• Exercise directions:
Count every line below in which "that" occurs, then give only the count.

• Provided material:
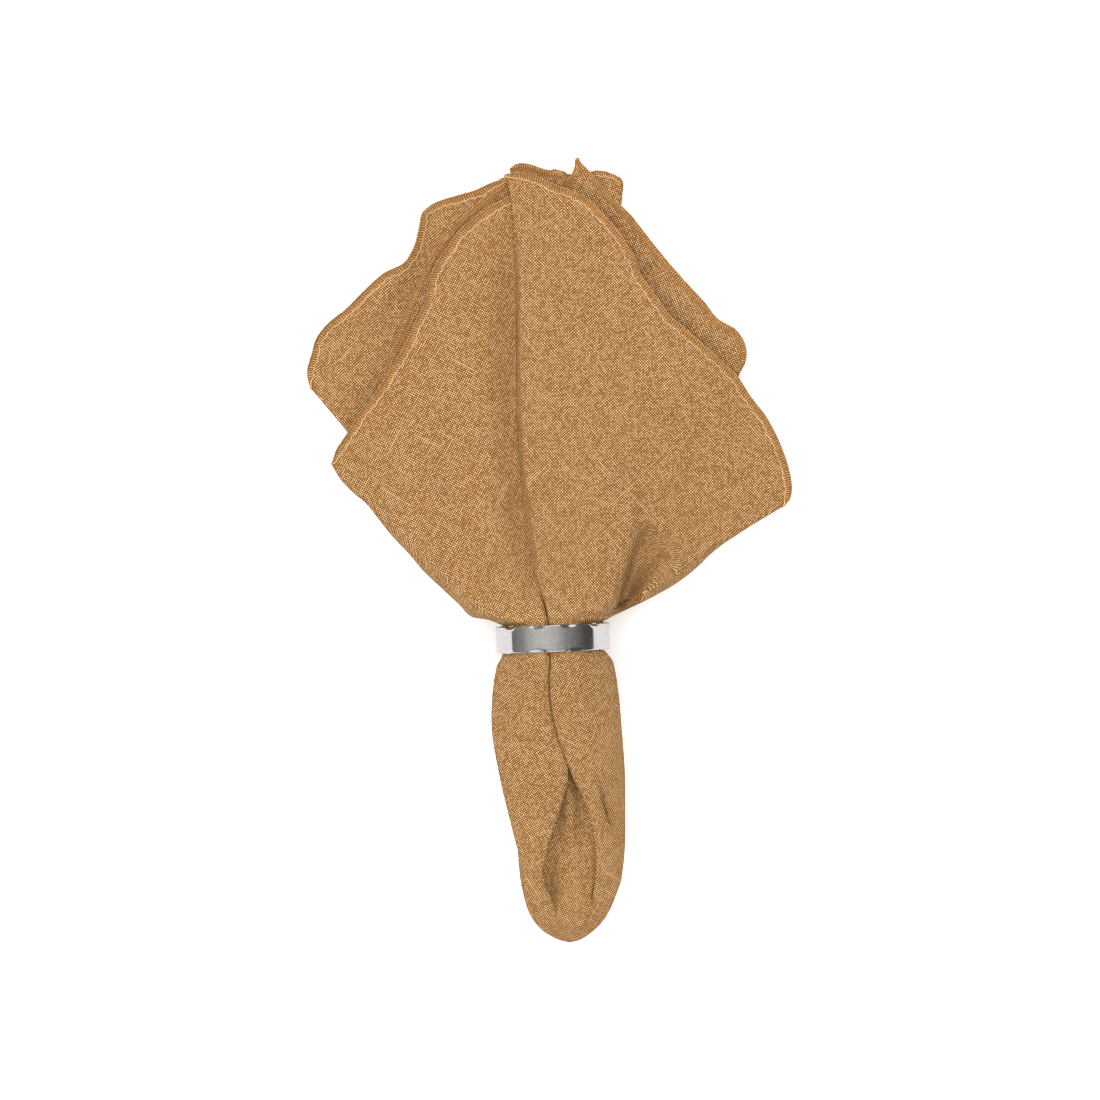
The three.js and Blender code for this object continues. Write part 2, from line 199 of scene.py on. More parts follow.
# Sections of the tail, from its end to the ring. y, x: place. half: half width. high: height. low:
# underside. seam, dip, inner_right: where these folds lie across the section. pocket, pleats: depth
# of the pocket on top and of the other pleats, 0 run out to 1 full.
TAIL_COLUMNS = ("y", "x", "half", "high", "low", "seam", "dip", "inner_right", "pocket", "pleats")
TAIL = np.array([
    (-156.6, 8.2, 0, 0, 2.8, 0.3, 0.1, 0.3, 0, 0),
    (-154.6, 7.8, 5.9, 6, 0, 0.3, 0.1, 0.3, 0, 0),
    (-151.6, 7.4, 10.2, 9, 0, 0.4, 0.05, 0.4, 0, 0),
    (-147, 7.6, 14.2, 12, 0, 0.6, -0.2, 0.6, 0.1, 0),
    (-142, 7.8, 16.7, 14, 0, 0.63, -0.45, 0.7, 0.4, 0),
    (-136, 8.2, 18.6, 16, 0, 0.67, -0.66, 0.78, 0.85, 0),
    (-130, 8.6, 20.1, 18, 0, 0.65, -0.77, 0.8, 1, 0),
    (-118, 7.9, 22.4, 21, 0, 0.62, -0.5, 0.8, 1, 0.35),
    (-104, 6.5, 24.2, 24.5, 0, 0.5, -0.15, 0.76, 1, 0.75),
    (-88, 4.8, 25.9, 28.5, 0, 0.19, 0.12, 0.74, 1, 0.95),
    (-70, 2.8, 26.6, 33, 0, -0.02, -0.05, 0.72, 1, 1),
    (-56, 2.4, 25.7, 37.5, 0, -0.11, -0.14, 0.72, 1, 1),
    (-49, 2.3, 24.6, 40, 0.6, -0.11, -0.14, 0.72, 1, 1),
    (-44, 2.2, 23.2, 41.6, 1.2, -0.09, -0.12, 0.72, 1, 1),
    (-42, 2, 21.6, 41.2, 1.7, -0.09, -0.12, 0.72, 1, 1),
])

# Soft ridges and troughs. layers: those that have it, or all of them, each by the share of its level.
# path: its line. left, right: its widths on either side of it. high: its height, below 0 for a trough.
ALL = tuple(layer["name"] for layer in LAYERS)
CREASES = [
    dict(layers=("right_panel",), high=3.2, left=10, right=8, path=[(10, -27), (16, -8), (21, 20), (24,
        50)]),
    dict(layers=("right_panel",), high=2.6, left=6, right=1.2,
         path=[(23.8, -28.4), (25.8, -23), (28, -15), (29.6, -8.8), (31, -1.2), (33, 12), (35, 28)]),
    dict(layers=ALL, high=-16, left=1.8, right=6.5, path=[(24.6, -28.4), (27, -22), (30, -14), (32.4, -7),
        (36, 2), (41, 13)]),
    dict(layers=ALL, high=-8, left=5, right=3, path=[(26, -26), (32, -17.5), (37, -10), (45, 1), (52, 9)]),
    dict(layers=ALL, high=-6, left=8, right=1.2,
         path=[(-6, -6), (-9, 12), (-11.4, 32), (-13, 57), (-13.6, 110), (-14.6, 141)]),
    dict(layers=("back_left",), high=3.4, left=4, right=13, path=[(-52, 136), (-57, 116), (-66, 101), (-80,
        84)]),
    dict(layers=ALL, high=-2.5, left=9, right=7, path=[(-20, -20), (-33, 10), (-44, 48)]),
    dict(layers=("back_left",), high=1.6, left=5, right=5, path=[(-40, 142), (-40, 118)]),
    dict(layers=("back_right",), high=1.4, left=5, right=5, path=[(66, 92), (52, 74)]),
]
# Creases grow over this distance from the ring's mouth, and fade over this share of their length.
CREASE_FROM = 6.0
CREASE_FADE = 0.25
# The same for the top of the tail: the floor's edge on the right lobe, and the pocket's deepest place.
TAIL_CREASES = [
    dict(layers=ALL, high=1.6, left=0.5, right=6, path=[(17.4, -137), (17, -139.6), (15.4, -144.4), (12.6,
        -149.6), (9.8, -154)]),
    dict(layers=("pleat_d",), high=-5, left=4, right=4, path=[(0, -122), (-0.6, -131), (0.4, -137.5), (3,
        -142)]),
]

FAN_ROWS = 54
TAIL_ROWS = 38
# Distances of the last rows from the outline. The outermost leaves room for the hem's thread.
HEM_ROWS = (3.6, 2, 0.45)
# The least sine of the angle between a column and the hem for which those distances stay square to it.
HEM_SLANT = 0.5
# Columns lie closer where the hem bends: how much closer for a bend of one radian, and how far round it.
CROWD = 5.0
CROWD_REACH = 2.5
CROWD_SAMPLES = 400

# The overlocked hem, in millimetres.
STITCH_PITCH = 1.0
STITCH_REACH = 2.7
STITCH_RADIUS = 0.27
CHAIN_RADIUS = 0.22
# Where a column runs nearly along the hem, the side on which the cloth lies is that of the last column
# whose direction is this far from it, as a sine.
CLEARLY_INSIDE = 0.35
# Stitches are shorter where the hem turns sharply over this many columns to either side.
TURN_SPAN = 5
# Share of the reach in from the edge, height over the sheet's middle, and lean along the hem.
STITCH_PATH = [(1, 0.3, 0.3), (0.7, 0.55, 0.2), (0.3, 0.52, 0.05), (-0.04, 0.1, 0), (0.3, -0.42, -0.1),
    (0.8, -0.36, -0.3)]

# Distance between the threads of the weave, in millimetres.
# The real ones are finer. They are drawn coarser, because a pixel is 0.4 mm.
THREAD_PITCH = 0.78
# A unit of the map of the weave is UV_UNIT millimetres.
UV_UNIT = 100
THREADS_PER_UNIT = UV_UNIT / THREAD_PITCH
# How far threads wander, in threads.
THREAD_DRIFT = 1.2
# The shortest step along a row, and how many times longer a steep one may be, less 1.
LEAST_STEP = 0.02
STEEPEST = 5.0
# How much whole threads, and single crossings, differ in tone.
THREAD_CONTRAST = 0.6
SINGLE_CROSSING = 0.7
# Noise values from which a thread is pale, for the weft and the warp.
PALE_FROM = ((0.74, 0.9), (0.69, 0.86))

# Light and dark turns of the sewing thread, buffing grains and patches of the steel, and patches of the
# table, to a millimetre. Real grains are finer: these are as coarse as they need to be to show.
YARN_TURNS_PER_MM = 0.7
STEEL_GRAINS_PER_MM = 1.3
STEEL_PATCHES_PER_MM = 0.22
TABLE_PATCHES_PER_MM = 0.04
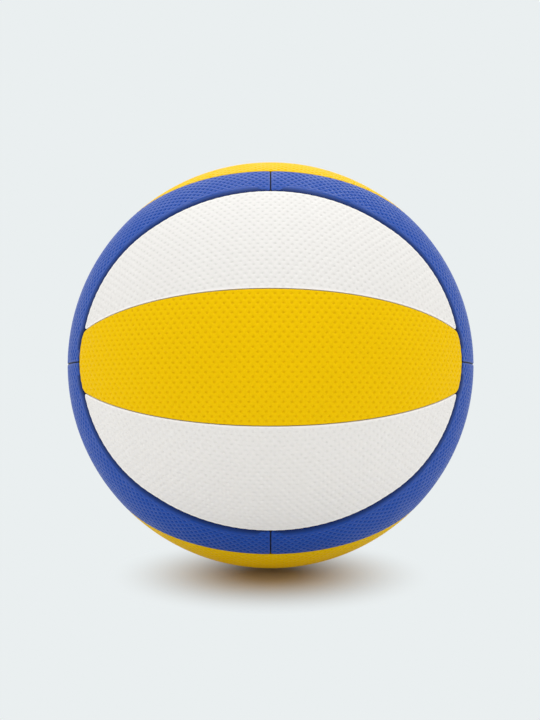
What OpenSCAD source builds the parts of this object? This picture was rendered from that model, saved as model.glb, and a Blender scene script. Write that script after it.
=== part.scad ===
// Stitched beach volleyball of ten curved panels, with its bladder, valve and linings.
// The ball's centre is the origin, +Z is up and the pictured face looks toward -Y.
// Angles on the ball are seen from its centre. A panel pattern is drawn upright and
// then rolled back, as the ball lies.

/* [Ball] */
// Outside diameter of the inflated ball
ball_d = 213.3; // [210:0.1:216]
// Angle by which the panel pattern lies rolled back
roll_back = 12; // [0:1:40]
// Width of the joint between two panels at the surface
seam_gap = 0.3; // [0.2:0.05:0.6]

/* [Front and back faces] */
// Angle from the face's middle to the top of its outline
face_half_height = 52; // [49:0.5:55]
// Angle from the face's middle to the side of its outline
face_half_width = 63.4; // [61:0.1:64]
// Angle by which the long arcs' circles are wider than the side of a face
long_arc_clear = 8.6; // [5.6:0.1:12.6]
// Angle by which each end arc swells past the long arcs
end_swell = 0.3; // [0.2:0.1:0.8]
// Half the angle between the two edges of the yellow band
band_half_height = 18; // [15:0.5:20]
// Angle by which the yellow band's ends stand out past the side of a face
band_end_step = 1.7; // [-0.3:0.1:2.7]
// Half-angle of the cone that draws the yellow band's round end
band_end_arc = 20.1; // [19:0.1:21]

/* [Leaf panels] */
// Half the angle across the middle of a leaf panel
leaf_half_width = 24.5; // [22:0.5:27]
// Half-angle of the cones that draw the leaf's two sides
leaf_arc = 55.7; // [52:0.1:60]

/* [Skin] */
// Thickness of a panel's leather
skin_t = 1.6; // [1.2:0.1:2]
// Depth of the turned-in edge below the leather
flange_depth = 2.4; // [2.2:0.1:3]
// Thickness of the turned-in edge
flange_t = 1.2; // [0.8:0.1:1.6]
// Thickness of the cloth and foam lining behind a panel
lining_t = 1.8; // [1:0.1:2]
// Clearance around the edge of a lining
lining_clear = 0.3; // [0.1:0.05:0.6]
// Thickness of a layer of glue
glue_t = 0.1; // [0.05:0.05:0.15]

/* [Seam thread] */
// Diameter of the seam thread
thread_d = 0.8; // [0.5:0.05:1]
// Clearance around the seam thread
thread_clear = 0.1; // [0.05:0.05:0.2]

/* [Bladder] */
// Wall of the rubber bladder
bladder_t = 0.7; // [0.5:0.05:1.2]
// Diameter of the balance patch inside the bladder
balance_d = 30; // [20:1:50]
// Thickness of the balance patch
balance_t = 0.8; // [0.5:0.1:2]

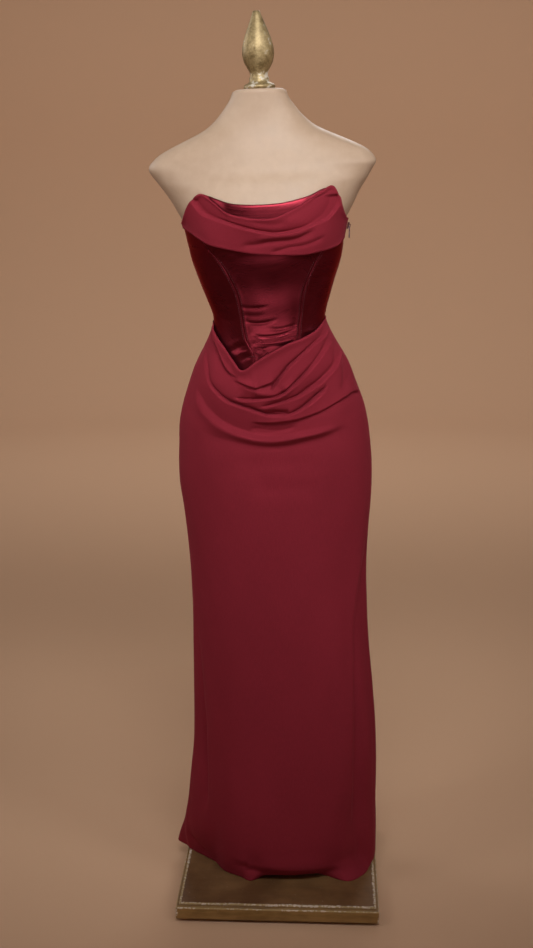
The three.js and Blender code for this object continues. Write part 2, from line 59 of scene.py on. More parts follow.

• Answer to the exercise:
5